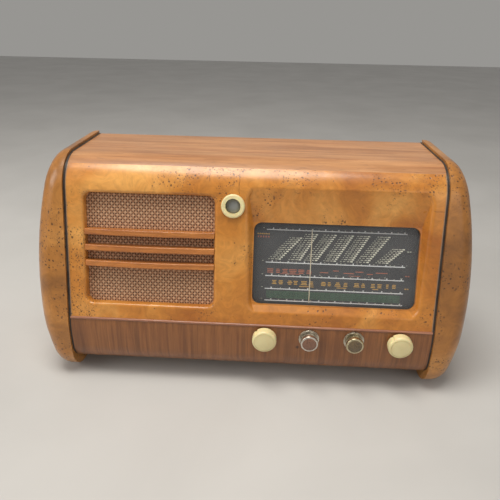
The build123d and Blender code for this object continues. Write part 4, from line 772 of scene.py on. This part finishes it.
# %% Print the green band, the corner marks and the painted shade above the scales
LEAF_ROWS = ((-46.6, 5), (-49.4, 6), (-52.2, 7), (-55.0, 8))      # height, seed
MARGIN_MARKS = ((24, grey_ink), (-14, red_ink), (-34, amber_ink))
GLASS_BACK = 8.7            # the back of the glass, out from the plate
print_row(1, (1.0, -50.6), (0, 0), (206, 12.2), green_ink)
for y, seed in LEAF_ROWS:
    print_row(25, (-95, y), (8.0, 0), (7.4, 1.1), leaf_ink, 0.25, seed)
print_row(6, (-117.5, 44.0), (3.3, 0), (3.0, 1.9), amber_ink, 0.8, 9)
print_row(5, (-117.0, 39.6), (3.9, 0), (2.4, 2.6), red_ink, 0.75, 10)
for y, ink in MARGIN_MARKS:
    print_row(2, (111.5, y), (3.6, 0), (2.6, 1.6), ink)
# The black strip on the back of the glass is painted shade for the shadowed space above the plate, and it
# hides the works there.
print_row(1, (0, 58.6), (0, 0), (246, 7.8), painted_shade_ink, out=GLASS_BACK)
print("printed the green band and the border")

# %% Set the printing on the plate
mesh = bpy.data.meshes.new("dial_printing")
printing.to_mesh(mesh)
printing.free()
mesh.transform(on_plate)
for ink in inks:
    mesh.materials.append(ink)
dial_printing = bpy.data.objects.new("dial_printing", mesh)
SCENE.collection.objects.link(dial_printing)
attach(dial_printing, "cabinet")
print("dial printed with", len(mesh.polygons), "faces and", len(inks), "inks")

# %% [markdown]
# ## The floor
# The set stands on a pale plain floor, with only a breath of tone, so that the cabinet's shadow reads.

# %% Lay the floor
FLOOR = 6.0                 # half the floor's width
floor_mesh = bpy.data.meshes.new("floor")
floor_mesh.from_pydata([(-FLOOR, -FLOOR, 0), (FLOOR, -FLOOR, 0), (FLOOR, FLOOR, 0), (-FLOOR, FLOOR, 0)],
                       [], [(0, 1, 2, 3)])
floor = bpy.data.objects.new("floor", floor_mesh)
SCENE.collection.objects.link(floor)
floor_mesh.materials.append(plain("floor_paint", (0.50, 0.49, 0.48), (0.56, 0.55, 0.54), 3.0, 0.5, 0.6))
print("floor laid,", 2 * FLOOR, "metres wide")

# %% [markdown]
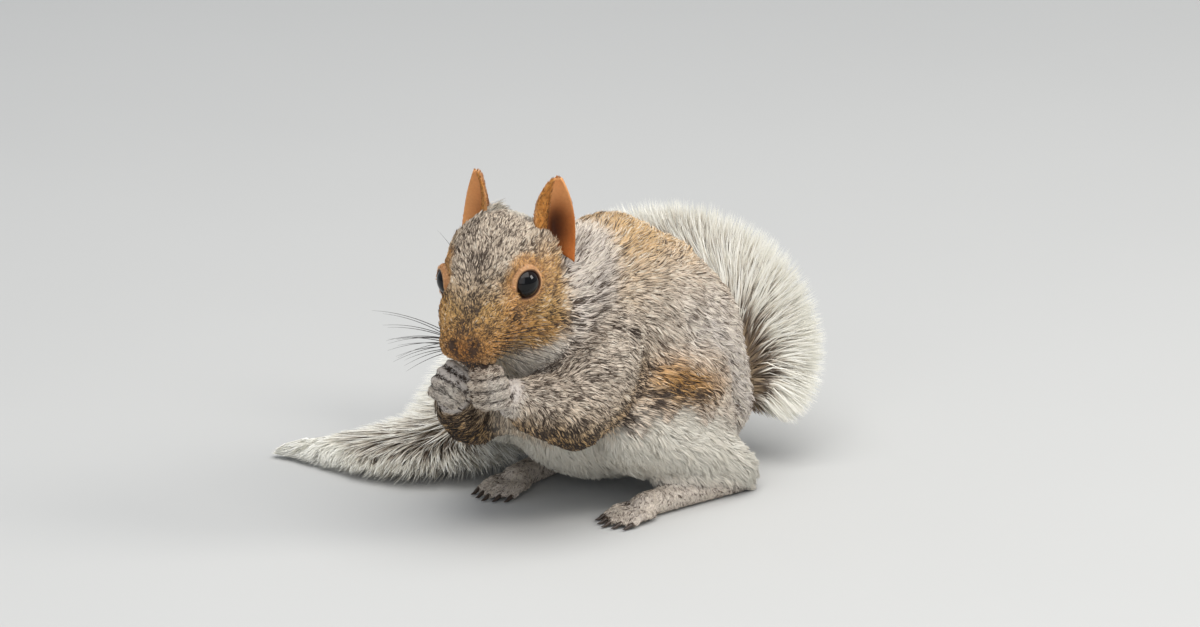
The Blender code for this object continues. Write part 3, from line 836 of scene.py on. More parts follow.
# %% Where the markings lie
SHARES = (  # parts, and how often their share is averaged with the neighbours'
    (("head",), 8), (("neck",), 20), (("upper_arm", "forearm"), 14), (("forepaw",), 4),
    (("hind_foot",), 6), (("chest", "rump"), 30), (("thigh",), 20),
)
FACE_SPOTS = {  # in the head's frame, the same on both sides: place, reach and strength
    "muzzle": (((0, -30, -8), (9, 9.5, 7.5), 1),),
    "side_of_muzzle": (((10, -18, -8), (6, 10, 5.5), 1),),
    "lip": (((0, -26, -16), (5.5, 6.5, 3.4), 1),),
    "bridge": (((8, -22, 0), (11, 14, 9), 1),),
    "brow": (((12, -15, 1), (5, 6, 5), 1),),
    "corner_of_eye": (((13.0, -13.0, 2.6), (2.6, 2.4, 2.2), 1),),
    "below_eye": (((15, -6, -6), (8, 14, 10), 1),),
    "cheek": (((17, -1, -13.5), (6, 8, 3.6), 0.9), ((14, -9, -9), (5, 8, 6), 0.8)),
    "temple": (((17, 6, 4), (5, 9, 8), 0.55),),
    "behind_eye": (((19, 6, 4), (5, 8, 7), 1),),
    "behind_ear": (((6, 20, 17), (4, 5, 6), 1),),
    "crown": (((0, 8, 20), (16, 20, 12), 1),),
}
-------
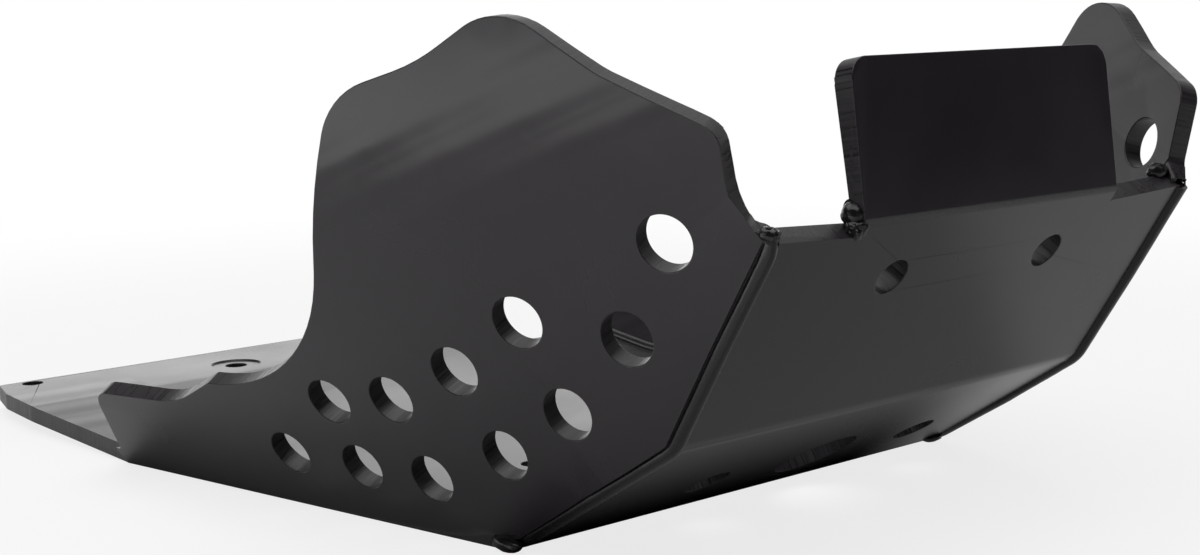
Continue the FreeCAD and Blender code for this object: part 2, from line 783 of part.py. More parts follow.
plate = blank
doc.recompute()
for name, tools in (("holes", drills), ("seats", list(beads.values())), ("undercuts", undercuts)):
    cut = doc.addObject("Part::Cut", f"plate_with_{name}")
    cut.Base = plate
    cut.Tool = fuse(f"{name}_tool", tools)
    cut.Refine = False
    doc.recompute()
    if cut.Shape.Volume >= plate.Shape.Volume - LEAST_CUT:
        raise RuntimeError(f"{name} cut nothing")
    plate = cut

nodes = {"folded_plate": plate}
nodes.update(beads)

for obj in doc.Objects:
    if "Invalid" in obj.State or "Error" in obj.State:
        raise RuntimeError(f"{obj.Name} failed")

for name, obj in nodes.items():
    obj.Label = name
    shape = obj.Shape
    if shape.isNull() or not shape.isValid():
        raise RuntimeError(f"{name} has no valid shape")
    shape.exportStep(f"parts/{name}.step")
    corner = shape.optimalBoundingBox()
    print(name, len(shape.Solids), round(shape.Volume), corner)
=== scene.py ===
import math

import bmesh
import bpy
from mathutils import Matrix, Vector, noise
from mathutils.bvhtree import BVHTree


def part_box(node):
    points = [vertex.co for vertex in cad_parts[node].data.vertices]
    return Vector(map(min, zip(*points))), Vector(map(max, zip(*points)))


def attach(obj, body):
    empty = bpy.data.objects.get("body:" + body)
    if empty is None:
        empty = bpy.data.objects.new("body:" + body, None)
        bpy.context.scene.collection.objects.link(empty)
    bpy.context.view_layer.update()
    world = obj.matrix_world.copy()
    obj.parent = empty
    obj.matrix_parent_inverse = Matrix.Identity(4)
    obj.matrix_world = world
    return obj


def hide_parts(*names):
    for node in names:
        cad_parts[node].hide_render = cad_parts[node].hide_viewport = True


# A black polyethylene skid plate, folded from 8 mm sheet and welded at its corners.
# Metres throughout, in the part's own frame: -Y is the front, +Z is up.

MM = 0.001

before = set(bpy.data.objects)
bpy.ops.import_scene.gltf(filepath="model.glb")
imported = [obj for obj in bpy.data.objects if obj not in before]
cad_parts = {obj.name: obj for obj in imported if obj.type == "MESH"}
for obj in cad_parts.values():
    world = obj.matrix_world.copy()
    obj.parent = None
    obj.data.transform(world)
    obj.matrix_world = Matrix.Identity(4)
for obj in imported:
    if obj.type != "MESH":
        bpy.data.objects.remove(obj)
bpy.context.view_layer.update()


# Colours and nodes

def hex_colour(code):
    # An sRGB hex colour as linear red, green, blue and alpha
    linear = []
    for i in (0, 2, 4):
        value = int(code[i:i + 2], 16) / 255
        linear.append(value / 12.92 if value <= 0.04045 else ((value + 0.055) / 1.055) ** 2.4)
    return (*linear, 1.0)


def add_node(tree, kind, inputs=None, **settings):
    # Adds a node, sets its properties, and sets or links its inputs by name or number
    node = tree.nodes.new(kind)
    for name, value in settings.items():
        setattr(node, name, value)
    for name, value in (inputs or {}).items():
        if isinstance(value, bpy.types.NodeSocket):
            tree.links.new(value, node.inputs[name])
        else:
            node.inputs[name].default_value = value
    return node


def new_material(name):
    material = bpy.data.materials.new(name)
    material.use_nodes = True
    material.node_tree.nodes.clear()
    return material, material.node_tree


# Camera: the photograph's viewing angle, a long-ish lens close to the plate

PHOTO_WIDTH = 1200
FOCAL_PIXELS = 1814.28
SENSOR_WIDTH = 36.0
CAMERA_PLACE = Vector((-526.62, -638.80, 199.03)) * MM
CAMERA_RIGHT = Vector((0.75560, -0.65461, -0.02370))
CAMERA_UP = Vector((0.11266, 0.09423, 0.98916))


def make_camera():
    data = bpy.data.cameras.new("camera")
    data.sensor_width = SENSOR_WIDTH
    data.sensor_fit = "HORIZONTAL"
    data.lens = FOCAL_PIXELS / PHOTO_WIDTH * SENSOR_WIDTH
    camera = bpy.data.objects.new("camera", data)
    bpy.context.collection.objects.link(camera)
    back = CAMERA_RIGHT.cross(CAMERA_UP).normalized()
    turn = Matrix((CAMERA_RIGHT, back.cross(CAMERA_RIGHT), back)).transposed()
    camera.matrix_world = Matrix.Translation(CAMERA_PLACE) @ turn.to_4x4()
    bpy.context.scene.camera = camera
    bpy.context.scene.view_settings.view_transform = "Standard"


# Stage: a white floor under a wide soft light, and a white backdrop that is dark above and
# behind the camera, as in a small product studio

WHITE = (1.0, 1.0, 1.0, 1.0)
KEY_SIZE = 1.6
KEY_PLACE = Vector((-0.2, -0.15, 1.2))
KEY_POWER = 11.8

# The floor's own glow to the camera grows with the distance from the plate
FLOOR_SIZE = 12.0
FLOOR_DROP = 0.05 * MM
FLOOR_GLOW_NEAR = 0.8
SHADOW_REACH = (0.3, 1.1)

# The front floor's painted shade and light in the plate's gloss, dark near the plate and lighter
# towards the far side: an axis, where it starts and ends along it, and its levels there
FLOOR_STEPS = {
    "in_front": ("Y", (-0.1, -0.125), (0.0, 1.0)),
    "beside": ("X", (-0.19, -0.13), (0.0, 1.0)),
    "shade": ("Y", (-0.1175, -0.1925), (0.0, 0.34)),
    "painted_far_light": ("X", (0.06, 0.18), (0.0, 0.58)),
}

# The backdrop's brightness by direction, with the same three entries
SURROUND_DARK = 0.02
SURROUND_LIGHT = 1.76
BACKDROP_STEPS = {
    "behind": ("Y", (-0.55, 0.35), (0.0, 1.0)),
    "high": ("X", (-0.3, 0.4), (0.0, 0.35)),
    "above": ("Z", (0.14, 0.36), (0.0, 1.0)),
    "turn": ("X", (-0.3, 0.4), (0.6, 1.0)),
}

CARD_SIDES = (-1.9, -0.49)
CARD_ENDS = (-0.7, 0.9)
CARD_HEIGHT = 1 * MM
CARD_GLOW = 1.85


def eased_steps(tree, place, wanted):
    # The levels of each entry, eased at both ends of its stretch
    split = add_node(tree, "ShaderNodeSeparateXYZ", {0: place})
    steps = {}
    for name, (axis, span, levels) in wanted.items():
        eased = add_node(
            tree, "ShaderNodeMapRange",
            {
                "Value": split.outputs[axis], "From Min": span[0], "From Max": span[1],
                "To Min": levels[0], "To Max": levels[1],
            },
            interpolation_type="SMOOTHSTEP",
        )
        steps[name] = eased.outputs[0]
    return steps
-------
Set problem:
Quote only the lines running from the line that holds "The build123d and" to the line that holds "green band and", both ends included.

Exercise response:
The build123d and Blender code for this object continues. Write part 4, from line 772 of scene.py on. This part finishes it.
# %% Print the green band, the corner marks and the painted shade above the scales
LEAF_ROWS = ((-46.6, 5), (-49.4, 6), (-52.2, 7), (-55.0, 8))      # height, seed
MARGIN_MARKS = ((24, grey_ink), (-14, red_ink), (-34, amber_ink))
GLASS_BACK = 8.7            # the back of the glass, out from the plate
print_row(1, (1.0, -50.6), (0, 0), (206, 12.2), green_ink)
for y, seed in LEAF_ROWS:
    print_row(25, (-95, y), (8.0, 0), (7.4, 1.1), leaf_ink, 0.25, seed)
print_row(6, (-117.5, 44.0), (3.3, 0), (3.0, 1.9), amber_ink, 0.8, 9)
print_row(5, (-117.0, 39.6), (3.9, 0), (2.4, 2.6), red_ink, 0.75, 10)
for y, ink in MARGIN_MARKS:
    print_row(2, (111.5, y), (3.6, 0), (2.6, 1.6), ink)
# The black strip on the back of the glass is painted shade for the shadowed space above the plate, and it
# hides the works there.
print_row(1, (0, 58.6), (0, 0), (246, 7.8), painted_shade_ink, out=GLASS_BACK)
print("printed the green band and the border")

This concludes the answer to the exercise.